Der Startschuss zu diesem Projekt ist noch nicht mal ein Jahr her, aber auch hier ist Wree zuversichtlich, dass es schnell Ergebnisse gibt. „Wir schaffen es, in der nächsten Saison einen soliden Prototypen auf die Beine zu stellen“, sagt er. Aktuell laufe die Suche nach Industriepartnern, die das Ganze praktisch verwerten können. „Interessierte Unternehmen können sich bei uns melden.”

Ideales Forschungsumfeld

Für diese und alle weiteren Smart-Farming-Forschungsinitiativen bietet MV besonders gute Bedingungen, sagen sowohl Philipp Wree als auch Wilko Flügge.

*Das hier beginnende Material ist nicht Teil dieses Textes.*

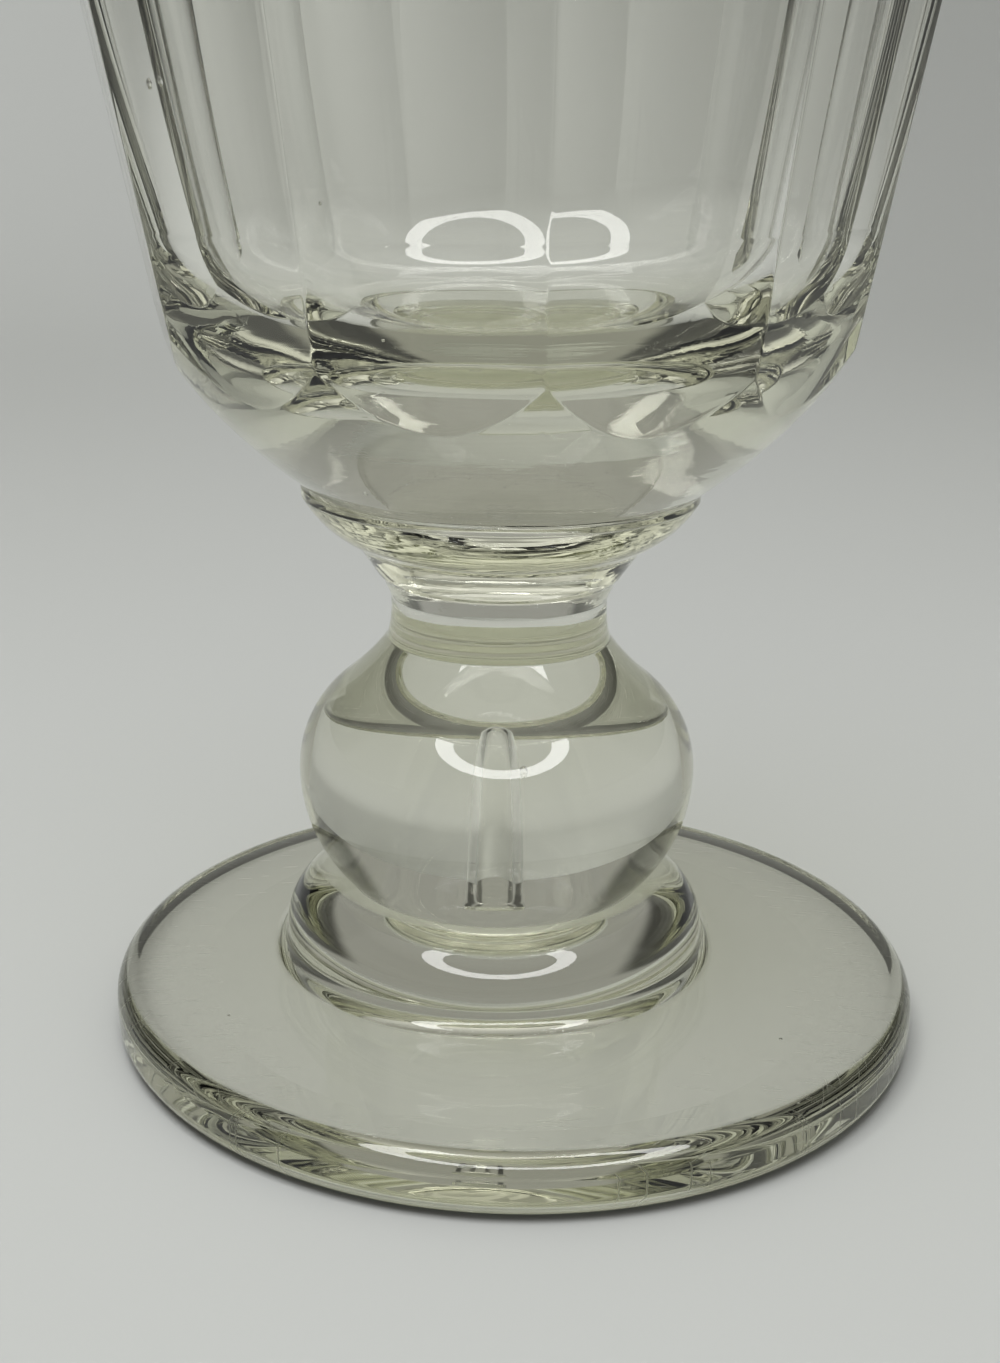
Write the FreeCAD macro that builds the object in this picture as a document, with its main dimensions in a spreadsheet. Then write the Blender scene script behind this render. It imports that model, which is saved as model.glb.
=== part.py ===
"""A heavy stemmed rummer in one piece of clear glass.

Millimetres, +Z up. The origin is on the stem's axis, on the surface that the foot
rests on. The glass is hand-finished: its foot stands a little off the stem's axis
towards +X, its bowl leans a little towards -X, and the panels are cut about an axis of
their own, a little beside the one that the bowl was blown about.
"""
import FreeCAD, Part
import math
import os

import Sketcher

# Driving dimensions, in millimetres, degrees or pieces.
DRIVING_SIZES = {
    # Foot
    "foot_radius": 40.0,
    "foot_shift": 2.1,
    "foot_edge": 6.0,
    "foot_round": 2.2,
    "foot_rise": 3.2,
    "foot_land": 9.0,
    "foot_hollow": 1.2,
    # Domed ring that the stem rises from
    "ring_radius": 20.9,
    "ring_wall": 3.3,
    "ring_skirt": 2.0,
    "dome_rise": 5.5,
    # Ball knop
    "knop_foot_radius": 14.8,
    "knop_radius": 19.46,
    "knop_lower_rise": 11.0,
    "knop_upper_rise": 13.3,
    "shoulder_radius": 15.4,
    "shoulder_rise": 8.5,
    "shoulder_sweep": 25.9,
    # Waisted neck
    "neck_foot_flare": 0.35,
    "neck_radius": 10.45,
    "neck_rise": 4.2,
    "neck_sweep": 11.1,
    # Two ledges and the swelling collar under the bowl
    "ledge_step": 0.45,
    "low_ledge_flare": 0.8,
    "low_ledge_rise": 1.8,
    "high_ledge_flare": 1.8,
    "high_ledge_rise": 2.6,
    "collar_flare": 4.9,
    "collar_rise": 4.5,
    "collar_sweep": 11.0,
    "collar_lip": 0.8,
    # Bowl, round as it was blown
    "bowl_shift": 0.9,
    "bowl_front": 0.6,
    "bowl_lean": 1.1,
    "bowl_height": 76.1,
    "bowl_inset": 0.75,
    "underside_sweep": 50.0,
    "turn_height": 9.1,
    "turn_width": 5.5,
    "turn_sweep": 34.0,
    "belly_radius": 33.7,
    "belly_height": 18.6,
    "band_radius": 40.9,
    "band_width": 17.6,
    # Broad flat panels cut round the bowl
    "panel_count": 11,
    "panel_shift": 0.5,
    "panel_depth": 2.7,
    "panel_bend_drop": 3.5,
    "panel_foot_height": 4.1,
    "panel_foot_width": 5.97,
    "panel_sweep": 20.1,
    "panel_run_out": 1.13,
    "panel_end_gap": 0.6,
    # Inside of the bowl
    "base_thickness": 11.6,
    "floor_dish": 1.3,
    "corner_width": 11.4,
    "corner_rise": 8.5,
    "corner_sweep": 12.4,
    "corner_wall": 5.0,
    "lower_wall_rise": 17.0,
    "lower_wall_flare": 4.1,
    "rim_wall": 2.6,
    "rim_round": 1.1,
    # Air tear in the knop
    "tear_lift": 2.5,
    "tear_radius": 1.7,
    "tear_belly_rise": 1.2,
    "tear_tip_radius": 1.15,
    "tear_taper": 5.0,
    "tear_tip_rise": 2.4,
}

# How far a cutting or joining outline runs past the glass that it meets.
CUT_CLEARANCE = 5.0
PANEL_REACH = 20.0
BOWL_SINK = 2.5
SAME_LENGTH = 0.02


class Size:
    """A length or angle: its value now, and the expression that keeps it current."""

    def __init__(self, value, text):
        self.value = value
        self.text = text

    def __add__(self, other):
        other = as_size(other)
        return Size(self.value + other.value, f"({self.text} + {other.text})")

    def __sub__(self, other):
        other = as_size(other)
        return Size(self.value - other.value, f"({self.text} - {other.text})")


def as_size(number):
    """Return a plain number as a Size that never changes."""
    if isinstance(number, Size):
        return number
    return Size(float(number), f"({float(number)})")


class Sizes:
    """The driving dimensions by name, each as a Size tied to its cell."""

    def __init__(self, sheet_name, values):
        for name, value in values.items():
            setattr(self, name, Size(float(value), f"{sheet_name}.{name}"))


class Corner:
    """One corner of an outline, and the edge that leads from it to the next corner.

    The edge is straight unless sweep gives the radius of an arc, or level gives the
    height of an arc's centre. side is 1 where the outline turns left along the arc,
    and -1 where it turns right.
    """

    def __init__(self, x, y, sweep=None, level=None, side=1):
        self.x = as_size(x)
        self.y = as_size(y)
        self.sweep = sweep
        self.level = level
        self.side = side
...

Grund dafür seien die landwirtschaftlichen Strukturen, die ganz anders sind als beispielsweise in Baden-Württemberg oder Bayern. Denn die hiesigen Betriebe sind großstrukturierter, verfügen über mehr zusammenhängende Flächen als Privatbauern. „Dadurch sind viele Daten sammelbar“, sagt Wilko Flügge. Zudem gebe es für jede landwirtschaftliche Abteilung in den Betrieben einen Ansprechpartner, der über das Expertenwissen verfügt, das die Grundlage für die Entwicklung der Smart-Farming-Technologien sei. Sind die gesammelten Daten aber erst einmal digitalisiert, sind die daraus entstehenden Lösungen auch für kleine Strukturen nutzbar, bekräftigt Philipp Wree.